One of the first things we did was put shelving in one of the attics and then went to an office supply place and found some protective boxes. We started filing material. There was a box titled “College” and “Marriage” and then one for each year after. Then we just started emptying drawers and filing cabinets, suitcases, briefcases, boxes, and put them in chronological order. At some point Mr. G came upstairs to the attic to observe the situation, and he felt it was unnecessary to save everything. [When] The Cove opened, they hired someone with experience in museum displays, [and] everything from the attic was taken over to The Cove. Mr. Graham just didn’t see the need in keeping these things, but when he saw how beautifully they came together shelf by shelf, display by display, he saw there was a wealth of value in the stuff from the attic.
—Maurie Scobie, assistant to Mr. Graham who helped Ruth with household projects throughout the years


This is just an instance of her sense of humor. She was always so kind to think of giving me gifts at Christmas—she did this for many people. But one Christmas she gave me a needlepoint picture with a mule on it, and the words on it were, “If at first you don’t succeed, nag, nag, nag.” She always had such a cute sense of humor.
—Dorothy Thielman, wife of Calvin Thielman, the Grahams’ longtime pastor in Montreat


For some reason, the hood on Billy’s rental car would not stay latched. Every few miles, he’d pull over to the side of the road, and Franklin would get out and slam the hood down. When we got to the Utah line, we stopped at a little ice cream shop. Ruth had never been able to drink chocolate milk; I think she was allergic to chocolate. Anyway, she ordered a chocolate milkshake. Billy said, “Ruth, I have never seen you drink a chocolate milkshake.” She rolled her eyes and crossed them, which was something she sometimes did, and she said, “You’ve never seen me take a trip like this, either.”

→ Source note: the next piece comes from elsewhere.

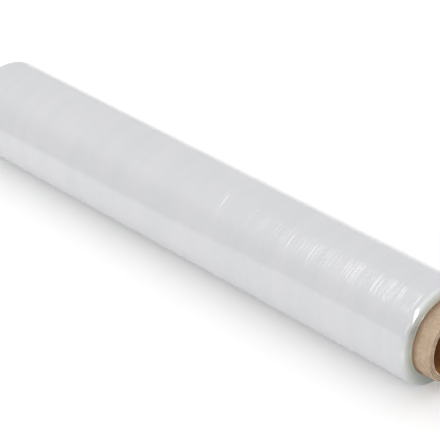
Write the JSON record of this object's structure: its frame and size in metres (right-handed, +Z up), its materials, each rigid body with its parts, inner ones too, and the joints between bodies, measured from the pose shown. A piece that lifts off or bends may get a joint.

Oh, did we have fun! Ruth is one of the most positive people I’ve known in my life. She’s positive about everything. She’s been a real inspiration to those who know her. Even [in her later years], in the wheelchair or her bed, she was always a joy to visit.
—Mary Helen Wilson, wife of BGEA Associate Evangelist T.W. Wilson, telling of a Southern California road trip with the Grahams


When you’re with Ruth, you want to sit up a little straighter and you’ve got your best smile because you’re interested in what she has to say. I think of Scripture when I think of people, and John 1 says,”and of his fullness we have all received.”

Now the Lord Jesus is the fullness of the Godhead, and we learn from Him. Ruth has received His fullness. Fullness means grace and truth, and that’s what you sense in her. You sense that God knew her … and you’re inspired to go there. She’s abounding in energy and excitement in serving the Lord.